Passkeys are FIDO2. The issue is the tokens don’t have much storage for them. For passwordless vs use as a second factor, it has to store it instead of dynamically generating a response to a challenge. They are two features of the protocol.

https://www.yubico.com/blog/a-yubico-faq-about-passkeys/

[–] [email protected] 3 points 6 months ago (1 children)

https://developers.yubico.com/Passkeys/Passkey_concepts/Discoverable_vs_non-discoverable_credentials.html

While non-discoverable credentials are not considered passkeys, you should still be aware of them as there are still a number of valid scenarios where your application will need to support the use of them - especially as they are still valid WebAuthn credentials. These are credentials that cannot be generically invoked by a relying party.
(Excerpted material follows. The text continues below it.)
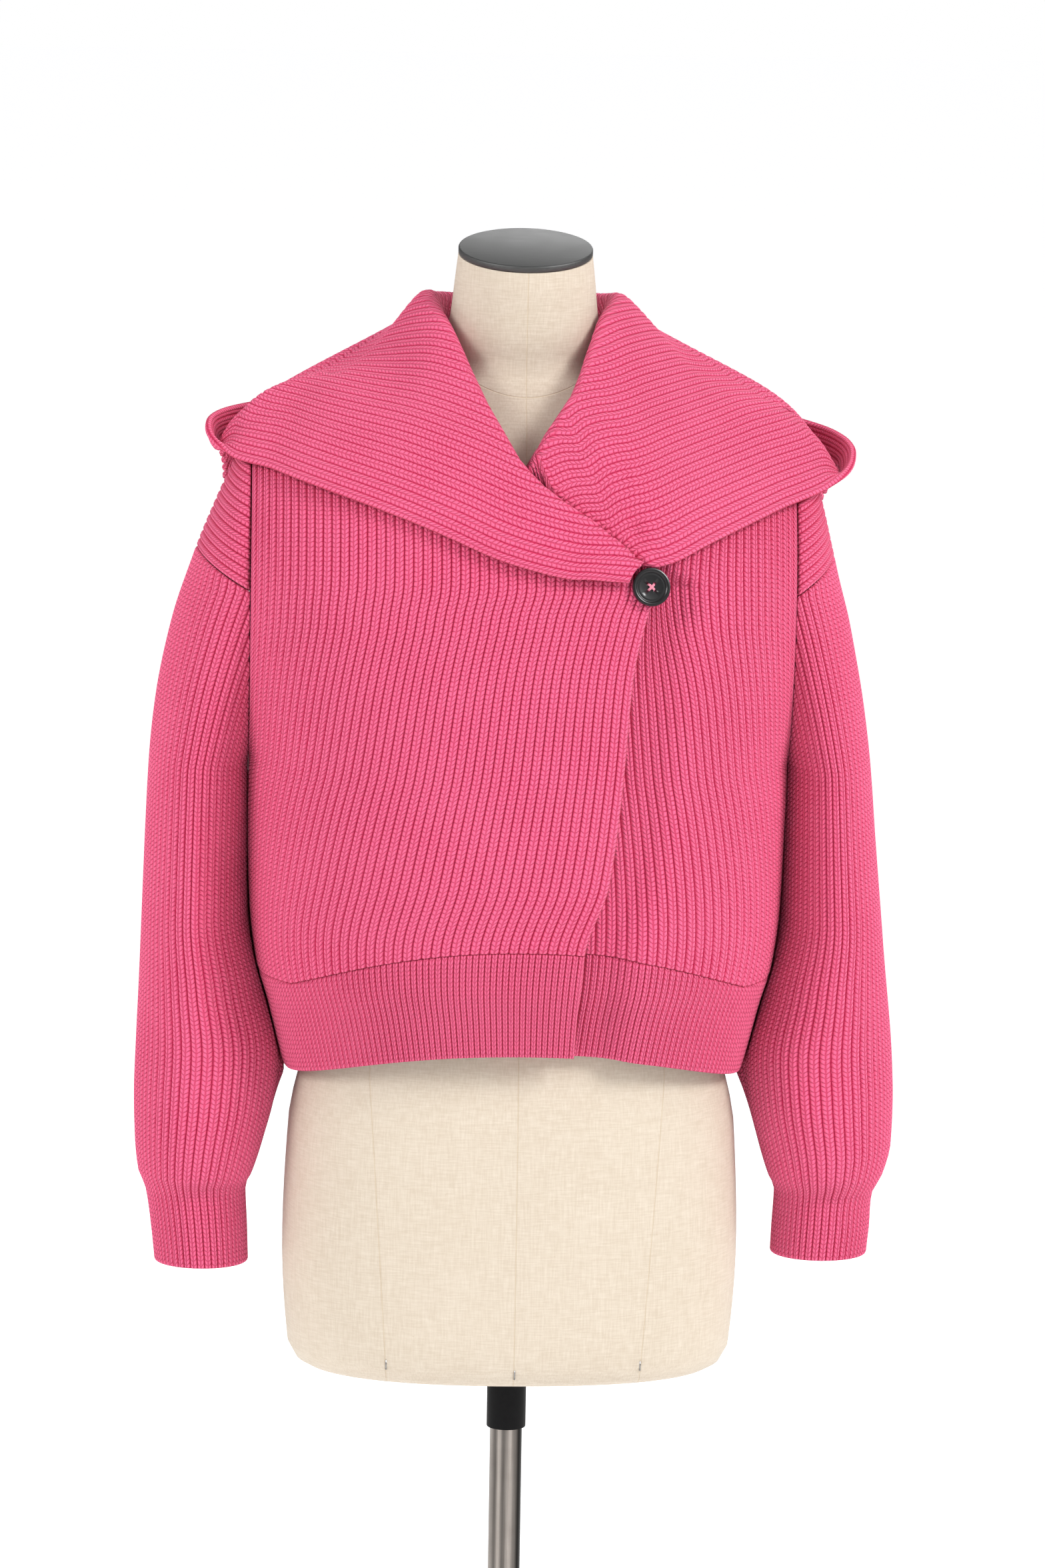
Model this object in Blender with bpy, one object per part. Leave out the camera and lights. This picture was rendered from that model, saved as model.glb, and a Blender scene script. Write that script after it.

Instead a user will need to prompt the relying party with a username (user handle) to have the application provide a list of credential IDs to denote which credential(s) can be leveraged for authentication.

Fido2 webauthn non-discoverable credentials are completely unlimited. Because the private key is on the yubikey directly. The only downside of this, is you have to type in your username first, but I think that's an upside personally. I do not want anybody who compels disclosure of my hardware security key, to see all the accounts on it.

[–] [email protected] 2 points 6 months ago* (last edited 6 months ago) (1 children)

Are your non-discoverable credentials also locked on the key, or can someone who knows your handle and possesses your key access your accounts? Online usernames are not well protected, I’d rather my key lock out after a few failed attempts to access it.

[–] [email protected] 2 points 6 months ago* (last edited 6 months ago) (1 children)

The non-discoverable keys cannot be removed from the device. The secret is non-transferable.

In the yubikey bio series, this is implemented as a second factor. So you log in, and then present your hardware key as a second factor. You need your fingerprint, the key, your username. Fairly secure.

I think this is a more secure model than pass keys as they're being promoted today

[–] [email protected] 1 points 6 months ago* (last edited 6 months ago) (1 children)

Yes, but do you need to unlock your key to use it? Possession is not enough to access discoverable credentials.

You edited, but I don’t see this as significantly more secure than the Passkeys, and most keys are not the bio series (not that I trust fingerprint readers anyway).

[–] [email protected] 1 points 6 months ago (1 children)

Yes you need to unlock the The hardware key

[–] [email protected] 2 points 6 months ago (1 children)

In that case it does sound better, and many sites using passkeys still have you enter your username first anyway, at least at this point. I don’t know how Android implements it, I think iOS likely supports this use case and know that it also works as a second factor to a password through the same Passkey workflow. Unlike the Yubikey it always stores the key when you register though, even if it isn’t fully passwordless. Unfortunately what’s easy for the consumer will dominate.

[–] [email protected] 1 points 6 months ago

I think the argument and the article is users just are going to avoid this whole confusing mess

And I would absolutely like the ability to use hardware key to log into multiple accounts on the same service.